Saturday, April 12, 2014

 

The dementia world continues to evolve.

It has been a hard day.
I have just about stayed on top of it.
I didn't feel particularly well or lively at the shop.....hardly surprising.
Apart from the aches and pains I have carried with me all the signs of anxiety and panic.
Yet again, Nigel and Steve had me exploring things - widening knowledge.
Steve mentioned something about his great great grandfather being involved in The Boxer Rebellion in China
We realised we knew very little about it.
So, out comes the phone as I try to find out what had happened in 1900 and why. Great great Grandfather had been awarded  a Peking medal for his efforts connected with disarming a large gun....but surely not a Gatling gun, Steve?
I learned of The Seymour Expedition which involved taking back armaments from the Chinese rebels - including Krupps field guns.
Maybe I found the right occasion.
Sales were not very good today - indeed it has been a poor week. School holidays are like that.
At the end of the day I left Nigel preparing  for a visit to his third grandchild - not yet born - but we have been keeping up with progress during the day. Maybe Lottie has now arrived.
Now, all the above sounds like padding......padding round the more dramatic story line. You often get that in soap operas - something trivial or amusing to keep your mind off the brewing story.

I was deeply shocked when I got home.

All might have seemed normal. Bill was making a cup of coffee and had 2 chocolate digestive biscuits.
He wondered where I had been and told me that he had a made a cuppa to take back to bed until it was time to get up.
He was bothered to find himself in his day clothes because he assumed he must not have got into his pyjamas at bedtime.
He was extremely confused. He thought it was half past five in the morning.
When I told him it was early evening he said that he must have slept all day - though didn't actually believe me.
I explained that he had got up during the morning. "No" he exclaimed, "you've got that wrong".
And said he better get up and have a wash and shave.
"You've done that already Bill."
"No, I haven't."
But this morning I took his towel and used flannel to put in the washing machine. He had found fresh ones that morning when he washed and shaved.
And the laundry had been hung out in the garden by him.
I knew this already for he had told me so when I phoned him from the shop.
He had eaten breakfast and washed up.
He had emptied the rubbish bin in the kitchen.
He knew none of this and couldn't believe really that it was not early in the morning.
Oh my poor Bill.
Gradually he accepted that I was right. He also accepted that his brain was in a complete mess.
I reassured that I would help all I could. If his brain insists on being like that of a small child for a while, then lets make sure he was being the best small child that he could be.
I suggested that once the neuro psychologist had assessed the problems then there would be some medication to bring the brain back to life. Sorry, Bill - almost certainly not.
We also talked about the more than annoying habits. They make his brain behave badly and in a way that I can not help with. He would have to go into a home if the annoying habits continued and I suggested that "they" would have ways to stop him. I didn't interrupt his interpretation that it would be like a home for naughty boys.
He said he wants to stay in our home with me.
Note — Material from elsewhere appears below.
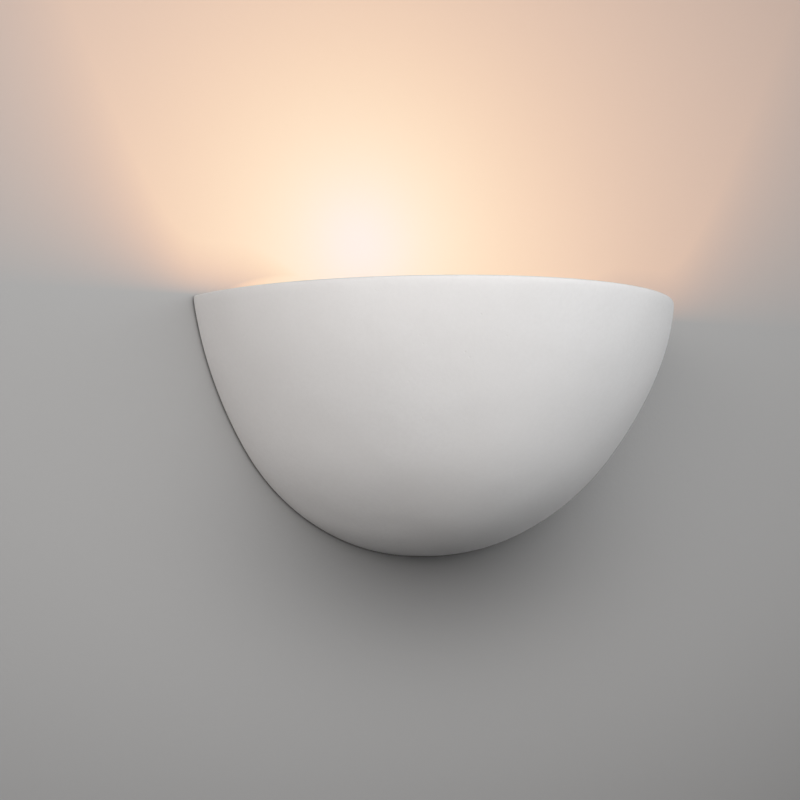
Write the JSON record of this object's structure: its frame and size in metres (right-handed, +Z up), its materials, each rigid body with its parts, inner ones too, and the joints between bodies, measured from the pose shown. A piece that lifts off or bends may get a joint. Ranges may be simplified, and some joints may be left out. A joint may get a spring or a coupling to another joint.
{
  "type": "wall sconce",
  "caption": "Half-bowl plaster uplighter open at the top, drawn off a steel wall bracket that carries a screw lampholder and globe lamp.",
  "frame": {"origin": "on the wall face of the bracket, midway between the two wall screw slots", "axes": "+X along the wall to the right as seen from the room, +Y into the wall, +Z up"},
  "size_m": [0.3, 0.1772, 0.153],
  "materials": {
    "plaster": "matt, fine cast surface, painted white",
    "zinc_steel": "zinc-plated sheet",
    "nickel": "satin nickel plate",
    "brass": "bright brass",
    "porcelain": "glazed",
    "black_rubber": "matt",
    "white_nylon": "moulded",
    "wire_brown": "silicone",
    "wire_blue": "silicone",
    "wire_earth": "silicone with a yellow stripe",
    "opal_globe": "frosted, lit",
    "lamp_white": "smooth moulded",
    "board_white": "solder mask",
    "led_yellow": "phosphor, lit",
    "black_glass": "vitrified insulator"
  },
  "bodies": {
    "frame": {"wall_bracket": "zinc_steel", "shade_studs": "zinc_steel", "cable_bushing": "black_rubber", "terminal_block": "white_nylon", "terminal_clamps": "brass", "terminal_screws": "zinc_steel", "block_screw": "zinc_steel", "earth_lug": "nickel", "earth_washer": "zinc_steel", "earth_screw": "brass", "holder_arm": "zinc_steel", "arm_rivets": "zinc_steel", "holder_porcelain": "porcelain", "holder_shell": "nickel", "holder_centre_contact": "brass", "holder_rivets": "brass", "holder_terminals": "brass", "holder_terminal_screws": "zinc_steel", "holder_screws": "zinc_steel", "live_wire": "wire_brown", "neutral_wire": "wire_blue", "earth_wire": "wire_earth", "wire_ferrules": "nickel"},
    "shade": {"shade": "plaster", "stud_washers": "white_nylon"},
    "nut_left": {"thumb_nut_left": "nickel"},
    "nut_right": {"thumb_nut_right": "nickel"},
    "lamp": {"lamp_globe": "opal_globe", "lamp_board": "board_white", "lamp_leds": "led_yellow", "lamp_housing": "lamp_white", "lamp_cap": "nickel", "lamp_insulator": "black_glass", "lamp_tip": "nickel"}
  },
  "joints": [
    {"name": "shade_draw", "type": "slide", "parent": "frame", "child": "shade", "axis": [0, -1, 0], "range_m": [0, 0.032]},
    {"name": "nut_left_turn", "type": "hinge", "parent": "shade", "child": "nut_left", "pos_m": [-0.09995, -0.02, 0], "axis": [0, -1, 0], "continuous": true},
    {"name": "nut_right_turn", "type": "hinge", "parent": "shade", "child": "nut_right", "pos_m": [0.09995, -0.02, 0], "axis": [0, -1, 0], "continuous": true},
    {"name": "lamp_lift", "type": "slide", "parent": "frame", "child": "lamp", "axis": [0, 0, 1], "range_m": [0, 0.07]}
  ]
}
I promised I would try to make sure this happened.
I explained that one way to help make this happen was that I felt I mustn't leave him alone to get confused by himself.
I will find somebody to give him time at home on Mondays - I was offered just this sort of help by an organisation at the beginning of last week,
Though we'll have nobody in place this Monday.
And I told him that I would find a good day centre for him - a couple of days a week so that I could get on with things which don't interest him.
I assured him it would be nothing like a home.
I already have some information about 2 lovely people who work in one such day centre and they live close by and I will chat with them.
Then it was back to the mundane - what shall we eat?
I realise it's not fair to ask him. His Mum would never have said "What do you want for dinner?" In those days small children ate what they had been given.
I was tired - exhausted even.
I suggested we go to the local fish and chip shop. If he wanted he could have a sausage and I would have  a lightly fried egg, cooked at home. I thought he should come - just to get him out of the house. Very interestingly, he hardly protested when I took the car keys to drive to the local shops - though he enjoyed telling me how I should be driving!
He has clapped and banged this evening and done the manic laugh, but somehow it has been easier to reprimand him and to keep it just a bit under control. I bet the restraint doesn't last very long!
I talked with Clare this evening. I feel so sad for Jamie and Clare, hearing from afar of this collapse of their father. Clare understands my need to put things into words....it's something she does too in respect of the challenges she is facing.
She, too, has a blog. Always thought provoking and sometimes very moving.One day she promises that there will be more basic postings, like mine about where she has been and with photographs.

http://reborn-as-woman.blogspot.co.uk/2014/01/words-for-my-life-prophetic-intuitive.html

Time for bed - Bill is already there.
I have told him that he will accompany me to a car boot sale tomorrow. He needs to get out and get some exercise. We'll go to our first sale of the summer in a field. I'll get him to push the trolley.
We won't be out long.
That's good - I really must cross off a number of mundane tasks on the things to do list.